(Exercise goal) Repeat the entire listing exactly as written.

(Collected data)
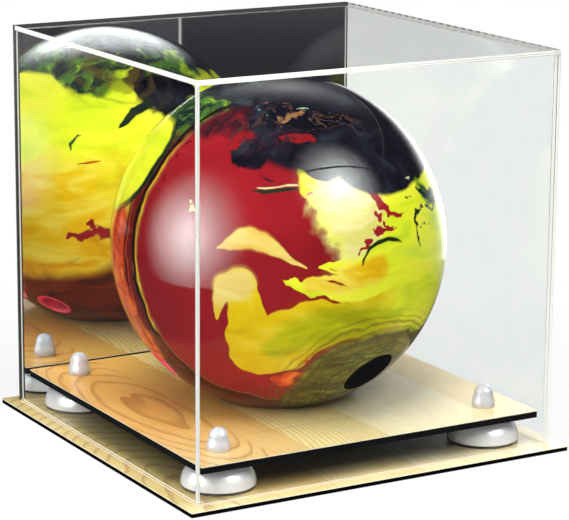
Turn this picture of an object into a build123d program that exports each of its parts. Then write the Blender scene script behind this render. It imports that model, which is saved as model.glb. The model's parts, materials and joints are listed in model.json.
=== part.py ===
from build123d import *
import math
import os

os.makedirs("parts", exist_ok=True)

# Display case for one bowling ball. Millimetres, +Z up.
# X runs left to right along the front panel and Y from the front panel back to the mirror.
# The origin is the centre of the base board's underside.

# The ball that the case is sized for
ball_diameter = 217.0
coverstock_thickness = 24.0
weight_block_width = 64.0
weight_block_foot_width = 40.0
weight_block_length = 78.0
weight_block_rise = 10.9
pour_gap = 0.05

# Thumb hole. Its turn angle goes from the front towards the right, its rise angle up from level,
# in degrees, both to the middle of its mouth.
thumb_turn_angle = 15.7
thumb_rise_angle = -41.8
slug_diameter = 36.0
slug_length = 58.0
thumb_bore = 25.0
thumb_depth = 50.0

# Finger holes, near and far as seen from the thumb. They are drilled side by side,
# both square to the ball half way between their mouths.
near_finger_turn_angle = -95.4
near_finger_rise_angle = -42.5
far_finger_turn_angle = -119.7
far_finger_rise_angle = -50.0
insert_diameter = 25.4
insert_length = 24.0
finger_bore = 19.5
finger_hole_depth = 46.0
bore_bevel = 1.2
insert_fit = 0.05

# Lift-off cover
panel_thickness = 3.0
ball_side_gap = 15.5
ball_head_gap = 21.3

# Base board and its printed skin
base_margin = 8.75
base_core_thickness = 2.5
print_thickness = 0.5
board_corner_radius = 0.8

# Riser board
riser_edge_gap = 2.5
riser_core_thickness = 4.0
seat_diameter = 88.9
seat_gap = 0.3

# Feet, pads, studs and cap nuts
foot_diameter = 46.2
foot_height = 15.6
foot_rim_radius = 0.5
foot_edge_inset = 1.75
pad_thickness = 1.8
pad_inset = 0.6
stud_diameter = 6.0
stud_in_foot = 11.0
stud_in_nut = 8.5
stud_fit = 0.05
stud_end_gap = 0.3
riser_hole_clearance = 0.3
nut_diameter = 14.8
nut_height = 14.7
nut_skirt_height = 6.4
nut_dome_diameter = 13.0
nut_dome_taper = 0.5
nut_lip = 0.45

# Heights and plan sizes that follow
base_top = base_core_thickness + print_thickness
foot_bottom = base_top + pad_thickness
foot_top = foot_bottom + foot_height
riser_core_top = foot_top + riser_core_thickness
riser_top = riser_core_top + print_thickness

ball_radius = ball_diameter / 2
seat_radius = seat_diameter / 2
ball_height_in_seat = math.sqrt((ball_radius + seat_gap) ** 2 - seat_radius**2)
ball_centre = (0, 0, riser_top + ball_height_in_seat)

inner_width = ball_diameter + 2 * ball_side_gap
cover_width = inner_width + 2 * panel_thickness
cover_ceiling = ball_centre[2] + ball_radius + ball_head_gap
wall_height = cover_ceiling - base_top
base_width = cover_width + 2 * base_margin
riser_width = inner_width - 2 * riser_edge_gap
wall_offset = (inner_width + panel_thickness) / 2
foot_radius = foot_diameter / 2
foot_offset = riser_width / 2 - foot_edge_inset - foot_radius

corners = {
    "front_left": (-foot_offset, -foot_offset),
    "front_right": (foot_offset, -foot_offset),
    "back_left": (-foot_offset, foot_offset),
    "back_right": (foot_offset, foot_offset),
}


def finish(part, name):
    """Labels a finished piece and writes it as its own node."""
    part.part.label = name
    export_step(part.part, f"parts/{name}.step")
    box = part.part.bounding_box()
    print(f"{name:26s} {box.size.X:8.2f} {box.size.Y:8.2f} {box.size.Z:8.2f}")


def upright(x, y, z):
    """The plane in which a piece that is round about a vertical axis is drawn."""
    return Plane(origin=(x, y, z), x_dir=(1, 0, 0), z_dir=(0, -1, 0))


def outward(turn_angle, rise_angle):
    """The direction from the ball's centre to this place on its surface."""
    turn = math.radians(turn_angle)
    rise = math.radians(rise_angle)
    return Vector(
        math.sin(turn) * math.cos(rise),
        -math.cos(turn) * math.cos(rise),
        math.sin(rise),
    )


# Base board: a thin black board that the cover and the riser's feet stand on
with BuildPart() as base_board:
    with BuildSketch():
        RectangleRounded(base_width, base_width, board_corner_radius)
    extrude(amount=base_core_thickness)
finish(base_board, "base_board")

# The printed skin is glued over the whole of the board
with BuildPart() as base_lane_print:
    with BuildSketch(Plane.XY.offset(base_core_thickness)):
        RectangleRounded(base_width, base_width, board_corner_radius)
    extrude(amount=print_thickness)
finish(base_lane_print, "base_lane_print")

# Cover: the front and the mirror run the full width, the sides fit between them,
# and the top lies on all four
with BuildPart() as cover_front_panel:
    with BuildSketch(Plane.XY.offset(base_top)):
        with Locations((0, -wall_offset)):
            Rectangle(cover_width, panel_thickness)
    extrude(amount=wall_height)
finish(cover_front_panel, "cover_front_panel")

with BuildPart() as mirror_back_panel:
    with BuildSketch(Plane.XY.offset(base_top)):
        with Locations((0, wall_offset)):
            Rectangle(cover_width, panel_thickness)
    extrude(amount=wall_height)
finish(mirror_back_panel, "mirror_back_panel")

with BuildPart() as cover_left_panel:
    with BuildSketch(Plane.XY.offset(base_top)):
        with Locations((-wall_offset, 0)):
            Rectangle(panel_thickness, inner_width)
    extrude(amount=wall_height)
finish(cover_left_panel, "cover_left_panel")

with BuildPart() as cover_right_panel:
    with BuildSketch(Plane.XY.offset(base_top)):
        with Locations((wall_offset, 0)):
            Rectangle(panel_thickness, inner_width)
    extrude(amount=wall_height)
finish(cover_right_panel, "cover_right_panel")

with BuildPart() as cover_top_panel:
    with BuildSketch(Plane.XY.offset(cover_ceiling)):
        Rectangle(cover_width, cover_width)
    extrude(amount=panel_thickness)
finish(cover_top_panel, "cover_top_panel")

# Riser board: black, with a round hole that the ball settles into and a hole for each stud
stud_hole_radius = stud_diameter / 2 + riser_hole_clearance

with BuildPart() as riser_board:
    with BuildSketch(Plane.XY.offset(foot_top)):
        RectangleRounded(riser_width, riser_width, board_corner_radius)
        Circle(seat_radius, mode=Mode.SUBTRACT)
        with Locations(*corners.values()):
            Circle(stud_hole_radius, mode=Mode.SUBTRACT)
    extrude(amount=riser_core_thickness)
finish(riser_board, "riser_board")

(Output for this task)
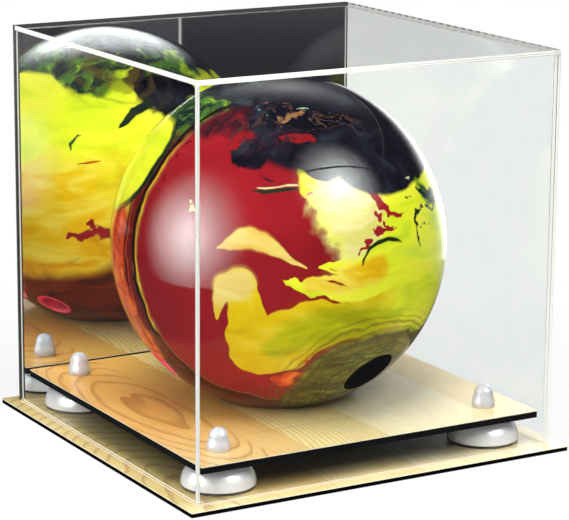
Turn this picture of an object into a build123d program that exports each of its parts. Then write the Blender scene script behind this render. It imports that model, which is saved as model.glb. The model's parts, materials and joints are listed in model.json.
=== part.py ===
from build123d import *
import math
import os

os.makedirs("parts", exist_ok=True)

# Display case for one bowling ball. Millimetres, +Z up.
# X runs left to right along the front panel and Y from the front panel back to the mirror.
# The origin is the centre of the base board's underside.

# The ball that the case is sized for
ball_diameter = 217.0
coverstock_thickness = 24.0
weight_block_width = 64.0
weight_block_foot_width = 40.0
weight_block_length = 78.0
weight_block_rise = 10.9
pour_gap = 0.05

# Thumb hole. Its turn angle goes from the front towards the right, its rise angle up from level,
# in degrees, both to the middle of its mouth.
thumb_turn_angle = 15.7
thumb_rise_angle = -41.8
slug_diameter = 36.0
slug_length = 58.0
thumb_bore = 25.0
thumb_depth = 50.0

# Finger holes, near and far as seen from the thumb. They are drilled side by side,
# both square to the ball half way between their mouths.
near_finger_turn_angle = -95.4
near_finger_rise_angle = -42.5
far_finger_turn_angle = -119.7
far_finger_rise_angle = -50.0
insert_diameter = 25.4
insert_length = 24.0
finger_bore = 19.5
finger_hole_depth = 46.0
bore_bevel = 1.2
insert_fit = 0.05

# Lift-off cover
panel_thickness = 3.0
ball_side_gap = 15.5
ball_head_gap = 21.3

# Base board and its printed skin
base_margin = 8.75
base_core_thickness = 2.5
print_thickness = 0.5
board_corner_radius = 0.8

# Riser board
riser_edge_gap = 2.5
riser_core_thickness = 4.0
seat_diameter = 88.9
seat_gap = 0.3

# Feet, pads, studs and cap nuts
foot_diameter = 46.2
foot_height = 15.6
foot_rim_radius = 0.5
foot_edge_inset = 1.75
pad_thickness = 1.8
pad_inset = 0.6
stud_diameter = 6.0
stud_in_foot = 11.0
stud_in_nut = 8.5
stud_fit = 0.05
stud_end_gap = 0.3
riser_hole_clearance = 0.3
nut_diameter = 14.8
nut_height = 14.7
nut_skirt_height = 6.4
nut_dome_diameter = 13.0
nut_dome_taper = 0.5
nut_lip = 0.45

# Heights and plan sizes that follow
base_top = base_core_thickness + print_thickness
foot_bottom = base_top + pad_thickness
foot_top = foot_bottom + foot_height
riser_core_top = foot_top + riser_core_thickness
riser_top = riser_core_top + print_thickness

ball_radius = ball_diameter / 2
seat_radius = seat_diameter / 2
ball_height_in_seat = math.sqrt((ball_radius + seat_gap) ** 2 - seat_radius**2)
ball_centre = (0, 0, riser_top + ball_height_in_seat)

inner_width = ball_diameter + 2 * ball_side_gap
cover_width = inner_width + 2 * panel_thickness
cover_ceiling = ball_centre[2] + ball_radius + ball_head_gap
wall_height = cover_ceiling - base_top
base_width = cover_width + 2 * base_margin
riser_width = inner_width - 2 * riser_edge_gap
wall_offset = (inner_width + panel_thickness) / 2
foot_radius = foot_diameter / 2
foot_offset = riser_width / 2 - foot_edge_inset - foot_radius

corners = {
    "front_left": (-foot_offset, -foot_offset),
    "front_right": (foot_offset, -foot_offset),
    "back_left": (-foot_offset, foot_offset),
    "back_right": (foot_offset, foot_offset),
}


def finish(part, name):
    """Labels a finished piece and writes it as its own node."""
    part.part.label = name
    export_step(part.part, f"parts/{name}.step")
    box = part.part.bounding_box()
    print(f"{name:26s} {box.size.X:8.2f} {box.size.Y:8.2f} {box.size.Z:8.2f}")


def upright(x, y, z):
    """The plane in which a piece that is round about a vertical axis is drawn."""
    return Plane(origin=(x, y, z), x_dir=(1, 0, 0), z_dir=(0, -1, 0))


def outward(turn_angle, rise_angle):
    """The direction from the ball's centre to this place on its surface."""
    turn = math.radians(turn_angle)
    rise = math.radians(rise_angle)
    return Vector(
        math.sin(turn) * math.cos(rise),
        -math.cos(turn) * math.cos(rise),
        math.sin(rise),
    )


# Base board: a thin black board that the cover and the riser's feet stand on
with BuildPart() as base_board:
    with BuildSketch():
        RectangleRounded(base_width, base_width, board_corner_radius)
    extrude(amount=base_core_thickness)
finish(base_board, "base_board")

# The printed skin is glued over the whole of the board
with BuildPart() as base_lane_print:
    with BuildSketch(Plane.XY.offset(base_core_thickness)):
        RectangleRounded(base_width, base_width, board_corner_radius)
    extrude(amount=print_thickness)
finish(base_lane_print, "base_lane_print")

# Cover: the front and the mirror run the full width, the sides fit between them,
# and the top lies on all four
with BuildPart() as cover_front_panel:
    with BuildSketch(Plane.XY.offset(base_top)):
        with Locations((0, -wall_offset)):
            Rectangle(cover_width, panel_thickness)
    extrude(amount=wall_height)
finish(cover_front_panel, "cover_front_panel")

with BuildPart() as mirror_back_panel:
    with BuildSketch(Plane.XY.offset(base_top)):
        with Locations((0, wall_offset)):
            Rectangle(cover_width, panel_thickness)
    extrude(amount=wall_height)
finish(mirror_back_panel, "mirror_back_panel")

with BuildPart() as cover_left_panel:
    with BuildSketch(Plane.XY.offset(base_top)):
        with Locations((-wall_offset, 0)):
            Rectangle(panel_thickness, inner_width)
    extrude(amount=wall_height)
finish(cover_left_panel, "cover_left_panel")

with BuildPart() as cover_right_panel:
    with BuildSketch(Plane.XY.offset(base_top)):
        with Locations((wall_offset, 0)):
            Rectangle(panel_thickness, inner_width)
    extrude(amount=wall_height)
finish(cover_right_panel, "cover_right_panel")

with BuildPart() as cover_top_panel:
    with BuildSketch(Plane.XY.offset(cover_ceiling)):
        Rectangle(cover_width, cover_width)
    extrude(amount=panel_thickness)
finish(cover_top_panel, "cover_top_panel")

# Riser board: black, with a round hole that the ball settles into and a hole for each stud
stud_hole_radius = stud_diameter / 2 + riser_hole_clearance

with BuildPart() as riser_board:
    with BuildSketch(Plane.XY.offset(foot_top)):
        RectangleRounded(riser_width, riser_width, board_corner_radius)
        Circle(seat_radius, mode=Mode.SUBTRACT)
        with Locations(*corners.values()):
            Circle(stud_hole_radius, mode=Mode.SUBTRACT)
    extrude(amount=riser_core_thickness)
finish(riser_board, "riser_board")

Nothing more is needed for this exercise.